In the longer term, a lack of new supply and strong demand
growth for diamonds, particularly from developing markets
including India and China, mean that the outlook is “extremely
positive,” Sterck said. Diamond production probably peaked in
2006 at 162 million carats, he said in a report dated June 7.
“There’s simply been no significant discovery since the
early 90s really, and that’s despite an awful lot of effort
going into exploration,” Sterck said in the interview.
Retail Unit
Like De Beers, Harry Winston is a consumer brand as well as
a miner. The Canadian company sells luxury jewelry and watches
through a separate retail unit, which operates stores from Paris
to Dubai.
Gannicott, a geologist, was appointed CEO of Canada’s Aber
Resources Ltd. in 1999 and renamed the company in 2007 after
acquiring the Harry Winston jewelry brand. While the mining and
retail operations run as separate units, the involvement on both
sides of the business means Harry Winston has insight into
pricing and market conditions for both rough and polished gems,
Gannicott said.
Retail demand for polished-diamond products remains
“generally very good” although Italy, an important European
market for diamonds, has contracted, Gannicott said.
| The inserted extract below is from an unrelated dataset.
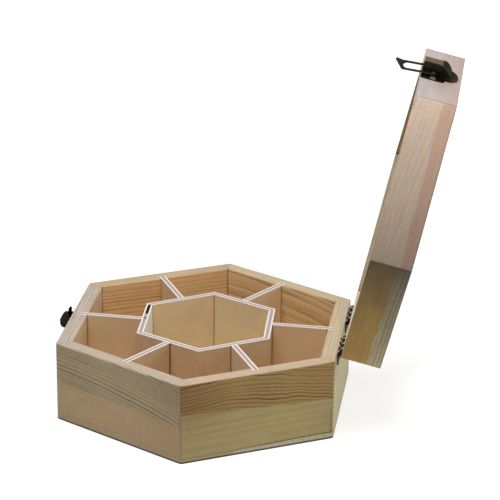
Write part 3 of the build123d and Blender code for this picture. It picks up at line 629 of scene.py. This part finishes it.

“The Italian economy is really feeling the pain and so
there isn’t really much domestic consumption of diamond products
in Italy at the moment,” he said. “Although it’s not one of
the bigger ones in the world it’s certainly the biggest consumer
in Europe,” he said.
Bank Loans
The difficulties diamond polishers face in obtaining loans
mirrors the situation during the financial crisis in 2008 and
2009, according to Oliver Chen, a New York-based Citigroup Inc.
analyst, said in a telephone interview. The situation is
probably more temporary though, especially as demand for diamond
jewelry has held up relatively well, he said.
Polished-diamond prices declined 13 percent in 2008 and
2009, according to an index from data provider
PolishedPrices.com. Lack of credit is delaying purchases by
polishers, Gannicott said.
“That’s thrown them into a fair bit of chaos so they’re
really trying to minimize the amount that they are taking
through their system while they sell their stock,” he said.